Scott had other reasons for globalizing. "Uniquely we had a second mandate for becoming global. One of our key businesses is real estate investment management. This business provides superior investment returns to our institutional clients in part by using the market knowledge we obtain through our affiliated operations. Our investor clients have long been global investors in publicly traded securities and wish to do the same now as opportunities in real estate present themselves throughout the world. These clients who have confined themselves largely to North American real estate in the past are anxious to look abroad. Now that we are present in almost every important commercial center, we can offer them the same penetrating market knowledge throughout the world that we have had in the U.S.," says Scott.
As an example of globalization's impact, recently JLL represented a Canadian multinational company that wanted to build a project in the Middle East. The capital for the development was scheduled to be raised in Europe. Prior to the merger of LaSalle and Jones Lang, the company would not have been able to handle such a deal, says Earl E. Webb, CEO of the Americas for Jones Lang LaSalle.

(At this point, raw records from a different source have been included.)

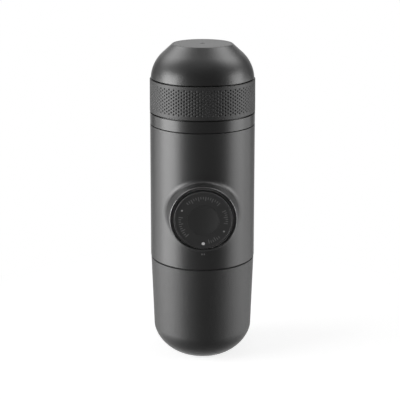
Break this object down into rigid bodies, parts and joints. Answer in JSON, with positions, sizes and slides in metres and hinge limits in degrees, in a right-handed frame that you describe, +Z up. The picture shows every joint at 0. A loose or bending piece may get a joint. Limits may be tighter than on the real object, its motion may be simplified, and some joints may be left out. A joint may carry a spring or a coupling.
{
  "type": "handheld manual espresso maker",
  "caption": "Pocket espresso pump standing on its own push-on cup, with a side pump knob, a screw-off water tank on top and a capsule head inside the cup.",
  "frame": {"origin": "centre of the drinking cup's flat base, on the body's axis", "axes": "+Z up along the body's axis, -Y out of the pump knob, +X to the right seen from the knob's side"},
  "size_m": [0.059, 0.0672, 0.1793],
  "materials": {
    "housing_grey": "fine satin grain, dark warm grey",
    "cup_grey": "fine satin grain, dark warm grey",
    "collar_grey": "smooth semi-gloss, dark warm grey",
    "tank_grey": "fine satin grain, dark warm grey",
    "grip_grey": "satin, with a fine staggered grip pattern",
    "disc_grey": "smooth satin inlay",
    "knob_black": "near-black satin",
    "knob_insert": "near-black satin, dished",
    "mark_white": "white inlay",
    "inner_black": "moulded black",
    "head_black": "moulded black, satin",
    "basket_grey": "moulded dark grey",
    "steel": "turned stainless steel",
    "tube_clear": "milky tube",
    "seal_rubber": "soft black rubber"
  },
  "bodies": {
    "housing": {"main_housing": "housing_grey", "collar_ring": "collar_grey", "knob_guide": "inner_black", "guide_screws": "steel", "pump_carrier": "inner_black", "pump_cylinder": "steel", "cylinder_cap": "inner_black", "return_spring": "steel", "valve_block": "inner_black", "inlet_seat": "inner_black", "inlet_spring": "steel", "outlet_plug": "inner_black", "outlet_spring": "steel", "feed_tube": "tube_clear", "brew_tube": "tube_clear", "tank_bulkhead": "inner_black", "intake_filter": "steel", "vent_valve": "seal_rubber", "brew_neck": "inner_black", "cup_seal": "seal_rubber", "needle_plate": "steel", "brew_seal": "seal_rubber"},
    "cup": {"cup_shell": "cup_grey"},
    "plunger": {"plunger_rod": "steel", "piston_seal": "seal_rubber", "knob_screw": "steel"},
    "knob": {"knob_shell": "knob_black", "knob_face": "knob_insert", "knob_dots": "mark_white"},
    "tank_carriage": {"tank_seal": "seal_rubber"},
    "tank": {"tank_shell": "tank_grey", "tank_grip_ring": "grip_grey", "tank_top_disc": "disc_grey"},
    "basket": {"capsule_holder": "basket_grey"},
    "head": {"outlet_head": "head_black"},
    "inlet_valve": {"inlet_poppet": "inner_black"},
    "outlet_valve": {"outlet_poppet": "inner_black"}
  },
  "joints": [
    {"name": "cup_pull", "type": "slide", "parent": "housing", "child": "cup", "axis": [0, 0, -1], "range_m": [0, 0.06]},
    {"name": "plunger_stroke", "type": "slide", "parent": "housing", "child": "plunger", "axis": [0, -1, 0], "range_m": [0, 0.022], "deforming": ["return_spring"]},
    {"name": "knob_turn", "type": "hinge", "parent": "plunger", "child": "knob", "pos_m": [0, -0.0375, 0.0899], "axis": [0, -1, 0], "range_deg": [0, 60]},
    {"name": "tank_lift", "type": "slide", "parent": "housing", "child": "tank_carriage", "axis": [0, 0, 1], "range_m": [0, 0.012]},
    {"name": "tank_turn", "type": "hinge", "parent": "tank_carriage", "child": "tank", "pos_m": [0, 0, 0.15], "axis": [0, 0, 1], "range_deg": [0, 360]},
    {"name": "head_lift", "type": "slide", "parent": "housing", "child": "basket", "axis": [0, 0, -1], "range_m": [0, 0.009]},
    {"name": "head_turn", "type": "hinge", "parent": "basket", "child": "head", "pos_m": [0, 0, 0.04], "axis": [0, 0, -1], "range_deg": [0, 270]},
    {"name": "inlet_lift", "type": "slide", "parent": "housing", "child": "inlet_valve", "axis": [0, 0, -1], "range_m": [0, 0.001], "stiffness_N_per_m": 100, "deforming": ["inlet_spring"]},
    {"name": "outlet_lift", "type": "slide", "parent": "housing", "child": "outlet_valve", "axis": [0, 0, -1], "range_m": [0, 0.001], "stiffness_N_per_m": 100, "deforming": ["outlet_spring"]}
  ],
  "couplings": [
    {"joint": "tank_lift", "follows": "tank_turn", "m_per_rad": 0.0019099},
    {"joint": "head_lift", "follows": "head_turn", "m_per_rad": 0.0019099}
  ]
}
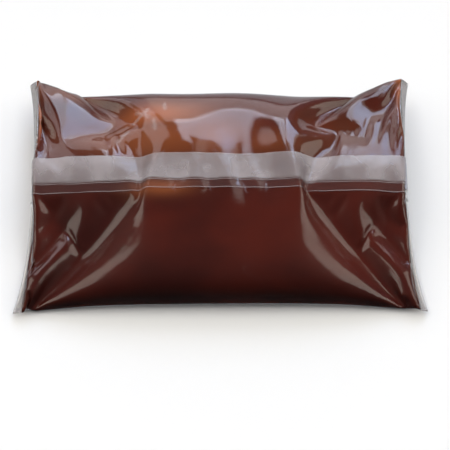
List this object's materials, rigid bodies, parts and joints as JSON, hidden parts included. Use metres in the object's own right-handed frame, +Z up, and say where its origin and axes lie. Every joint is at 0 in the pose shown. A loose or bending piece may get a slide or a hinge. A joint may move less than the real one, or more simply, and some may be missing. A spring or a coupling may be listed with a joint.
{
  "type": "sealed film pouch of barbecue sauce",
  "caption": "Clear film pillow pouch full of barbecue sauce, lying flat, with end seals, raised rear corners and a seam fin folded over along the top.",
  "frame": {"origin": "on the surface the pouch lies on, under the middle of its outline", "axes": "+X along the pouch from one end seal to the other, +Y from its front edge to its rear edge, +Z up"},
  "size_m": [0.2458, 0.1656, 0.035],
  "materials": {
    "sauce": "thick dark red-brown barbecue sauce, amber where the layer is thin",
    "film": "clear glossy polyethylene film with soft folds and fine scratches",
    "seam": "heat-sealed double film, milky and pale, with creases along it"
  },
  "bodies": {
    "root": {"sauce_pouch": "sauce"}
  },
  "joints": []
}
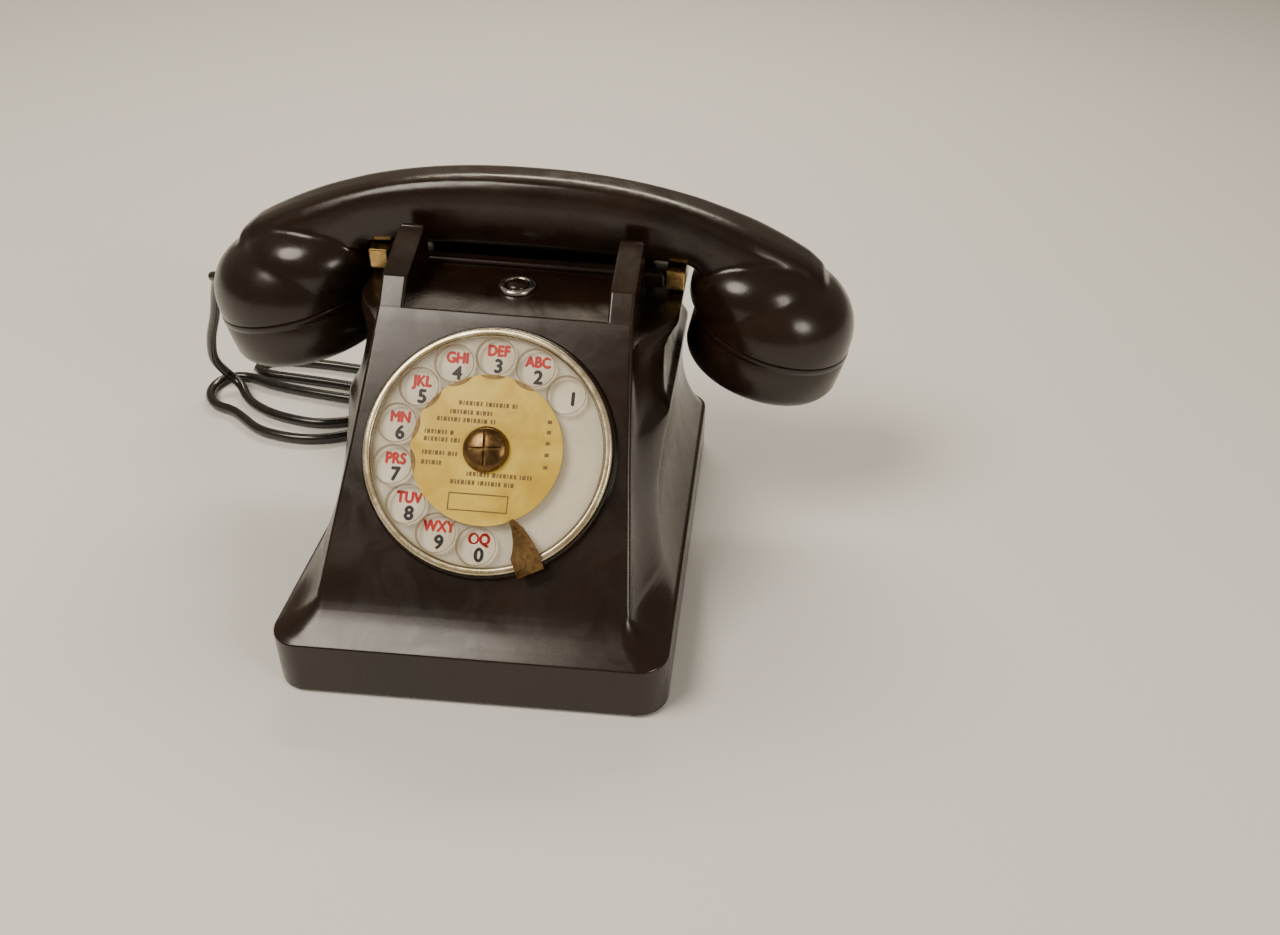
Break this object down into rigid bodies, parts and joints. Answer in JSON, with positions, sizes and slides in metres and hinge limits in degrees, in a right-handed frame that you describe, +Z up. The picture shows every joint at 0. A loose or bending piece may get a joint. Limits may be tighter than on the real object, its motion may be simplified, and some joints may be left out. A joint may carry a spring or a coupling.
{
  "type": "desk telephone",
  "caption": "Rotary-dial desk telephone: sloping moulded casing, geared dial with finger wheel and stop, handset across a sprung cradle, push button and loose cord.",
  "frame": {"origin": "middle of the footprint on the table, under the casing and handset", "axes": "+X along the handset towards the earpiece (right, seen from the dial), +Y to the back, +Z up"},
  "size_m": [0.2763, 0.1959, 0.1306],
  "materials": {
    "bakelite": "polished dark brown phenolic",
    "steel": "plain sheet and turned steel",
    "brass": "polished, slightly aged",
    "nickel": "bright plate",
    "rubber": "black rubber, semi-gloss on the cord",
    "enamel": "cream stoved enamel",
    "clear_wheel": "clear moulded plastic",
    "paper_card": "yellow card",
    "copper_winding": "enamelled copper wire under lacquer",
    "insulating_board": "laminated board"
  },
  "bodies": {
    "housing": {"casing": "bakelite", "base_plate": "steel", "base_screw_front_left": "steel", "base_screw_front_right": "steel", "base_screw_rear_left": "steel", "base_screw_rear_right": "steel", "foot_front_left": "rubber", "foot_front_right": "rubber", "foot_rear_left": "rubber", "foot_rear_right": "rubber", "dial_bezel": "brass", "number_plate": "enamel", "finger_stop": "brass", "dial_frame": "steel", "governor_cup": "brass", "pulse_contacts": "insulating_board", "button_bezel": "nickel", "button_contacts": "insulating_board", "hook_contacts": "insulating_board", "ringer_frame": "steel", "gong_left": "brass", "gong_right": "brass", "ringer_coil_left": "copper_winding", "ringer_coil_right": "copper_winding", "capacitor": "steel", "induction_coil": "copper_winding", "terminal_block": "insulating_board", "handset_cord_gland": "rubber", "line_cord_inlet": "rubber", "handset_cord": "rubber"},
    "dial": {"finger_wheel": "clear_wheel", "number_card": "paper_card", "hub_screw": "brass", "dial_shaft": "steel", "main_gear": "brass"},
    "pulse_train": {"pulse_pinion": "brass", "pulse_wheel": "brass", "pulse_shaft": "steel"},
    "governor": {"governor_pinion": "steel", "governor_shaft": "steel", "governor_weights": "brass"},
    "hook_switch": {"cradle_bar_front": "bakelite", "cradle_bar_rear": "bakelite", "cradle_end_left": "brass", "cradle_end_right": "brass", "hook_plunger_left": "steel", "hook_plunger_right": "steel"},
    "button": {"push_button": "bakelite"},
    "hammer": {"ringer_hammer": "steel"},
    "handset": {"handle": "bakelite", "mouth_cap": "bakelite", "ear_cap": "bakelite", "transmitter_capsule": "nickel", "receiver_capsule": "nickel", "cord_bush": "rubber"}
  },
  "joints": [
    {"name": "dial_turn", "type": "hinge", "parent": "housing", "child": "dial", "pos_m": [0, -0.0369, 0.0698], "axis": [0, -0.7314, 0.682], "range_deg": [-330, 0], "stiffness_Nm_per_rad": 0.004},
    {"name": "pulse_turn", "type": "hinge", "parent": "housing", "child": "pulse_train", "pos_m": [0, -0.05224, 0.05334], "axis": [0, -0.7314, 0.682], "range_deg": [-5, 1325]},
    {"name": "governor_turn", "type": "hinge", "parent": "housing", "child": "governor", "pos_m": [0.0125, -0.05224, 0.05334], "axis": [0, -0.7314, 0.682], "range_deg": [-5300, 20]},
    {"name": "button_press", "type": "slide", "parent": "housing", "child": "button", "axis": [0, 0, -1], "range_m": [0, 0.0025], "stiffness_N_per_m": 120},
    {"name": "hammer_swing", "type": "hinge", "parent": "housing", "child": "hammer", "pos_m": [0, -0.02, 0.023], "axis": [0, 0, 1], "range_deg": [-4, 4], "stiffness_Nm_per_rad": 0.01},
    {"name": "handset_lift", "type": "slide", "parent": "housing", "child": "handset", "axis": [0, 0, 1], "range_m": [0, 0.12]},
    {"name": "hook_rise", "type": "slide", "parent": "housing", "child": "hook_switch", "axis": [0, 0, 1], "range_m": [0, 0.005]}
  ],
  "couplings": [
    {"joint": "pulse_turn", "follows": "dial_turn", "ratio": -4},
    {"joint": "governor_turn", "follows": "dial_turn", "ratio": 16},
    {"joint": "hook_rise", "follows": "handset_lift", "ratio": 0.0416}
  ]
}
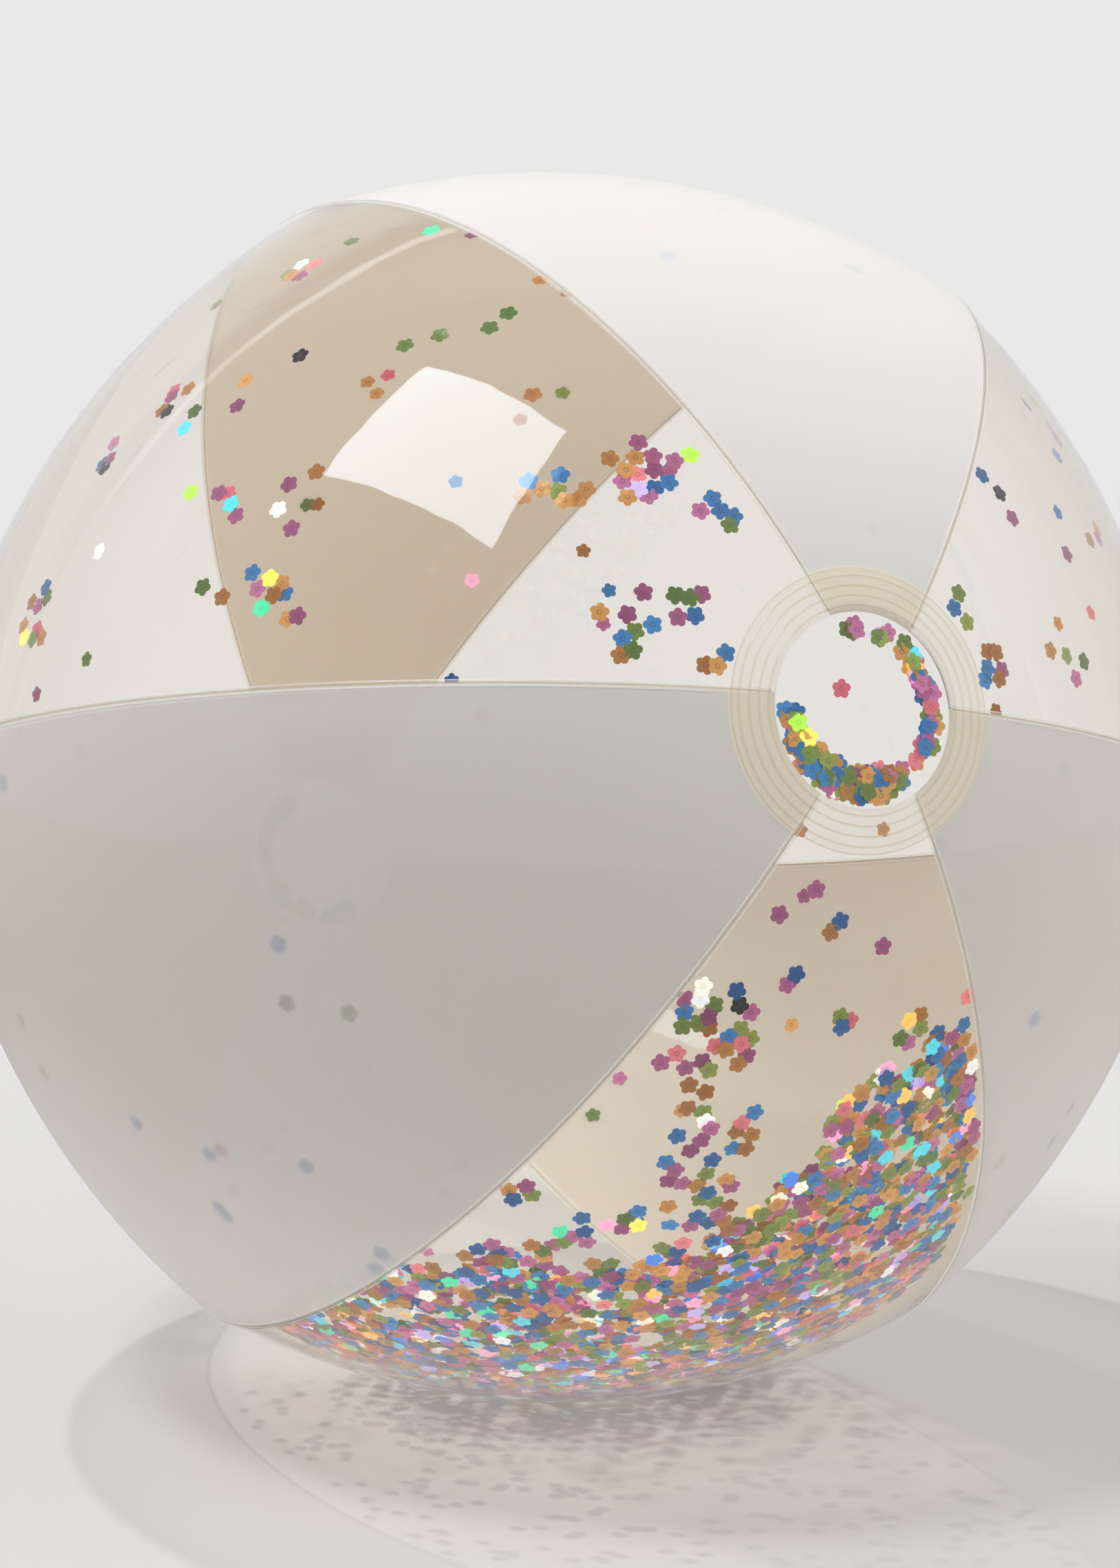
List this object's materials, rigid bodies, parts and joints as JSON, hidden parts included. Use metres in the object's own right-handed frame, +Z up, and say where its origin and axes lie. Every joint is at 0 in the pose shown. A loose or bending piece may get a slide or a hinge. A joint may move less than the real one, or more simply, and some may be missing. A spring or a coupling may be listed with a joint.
{
  "type": "inflatable beach ball",
  "caption": "Inflated beach ball of alternating milky and clear film gores, round discs over both poles, a push-in valve with a plug, and loose flower confetti inside.",
  "frame": {"origin": "centre of the ball", "axes": "+Z up, standing on the flat patch that its weight presses into the lowest gore; the front pole faces -Y, tipped up 16 degrees; +X to the right seen from the front pole's side"},
  "size_m": [0.3464, 0.3506, 0.3409],
  "materials": {
    "milky_film": "satin",
    "clear_film": "gloss",
    "disc_film": "gloss",
    "valve_vinyl": "satin",
    "flap_vinyl": "gloss",
    "foil_mixed": "gloss",
    "foil_mauve": "gloss",
    "foil_blue": "gloss",
    "foil_green": "gloss",
    "foil_ochre": "gloss",
    "foil_coral": "gloss",
    "foil_iridescent": "gloss"
  },
  "bodies": {
    "ball": {"gore_milky_top": "milky_film", "gore_milky_left": "milky_film", "gore_milky_right": "milky_film", "gore_clear_left": "clear_film", "gore_clear_right": "clear_film", "gore_clear_bottom": "clear_film", "pole_disc_front": "disc_film", "pole_disc_rear": "disc_film", "valve_base": "valve_vinyl", "confetti_mauve": "foil_mauve", "confetti_blue": "foil_blue", "confetti_green": "foil_green", "confetti_ochre": "foil_ochre", "confetti_coral": "foil_coral", "confetti_iridescent": "foil_iridescent"},
    "valve_stem": {"valve_stem": "valve_vinyl", "valve_strap": "valve_vinyl"},
    "valve_plug": {"valve_plug": "valve_vinyl"},
    "valve_flap": {"valve_flap": "flap_vinyl"},
    "confetti_heap": {"confetti_heap": "foil_mixed"}
  },
  "joints": [
    {"name": "valve_stem_slide", "type": "slide", "parent": "ball", "child": "valve_stem", "axis": [-0.6199, 0.6531, -0.4348], "range_m": [0, 0.0128], "stiffness_N_per_m": 60},
    {"name": "plug_pull", "type": "slide", "parent": "valve_stem", "child": "valve_plug", "axis": [-0.6199, 0.6531, -0.4348], "range_m": [0, 0.012], "stiffness_N_per_m": 60},
    {"name": "flap_hinge", "type": "hinge", "parent": "valve_stem", "child": "valve_flap", "pos_m": [-0.08711, 0.10713, -0.0655], "axis": [-0.3584, 0.2573, 0.8974], "range_deg": [0, 50]},
    {"name": "confetti_roll", "type": "hinge", "parent": "ball", "child": "confetti_heap", "pos_m": [0, 0, 0], "axis": [0, -0.9613, 0.2756], "continuous": true}
  ]
}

"LaSalle Partners would have been hard-pressed to deliver, because they were in North America and weren't on the ground in some overseas markets," he explains. "It would have been difficult for Jones Lang Wootton, which had people on the ground and access to capital, but was missing the North American access to the client. But with the merger of LaSalle and Jones, everything worked like a charm."
The new full-service real estate The dawning of expanded full-service real estate firms has arrived. As some clients go global, others downsize to gear up for increased competition while others struggle to deal with seemingly limitless growth thanks to electronic commerce. The real estate industry is transforming.
"The times have certainly changed," says Jim Leslie, president and CEO of The Staubach Co., Dallas. "Real estate firms have come a long way from the time when they were only hired to lease space, and - when markets were soft - find 15 to 20 alternatives, run the spread sheets and select the spot."
Leslie and others say major changes for full-service real estate firms include the broadening of services and the globalization of real estate operations. The metamorphosis is not totally driven by clients, he adds, because there are still many customers and companies that only do business in North America.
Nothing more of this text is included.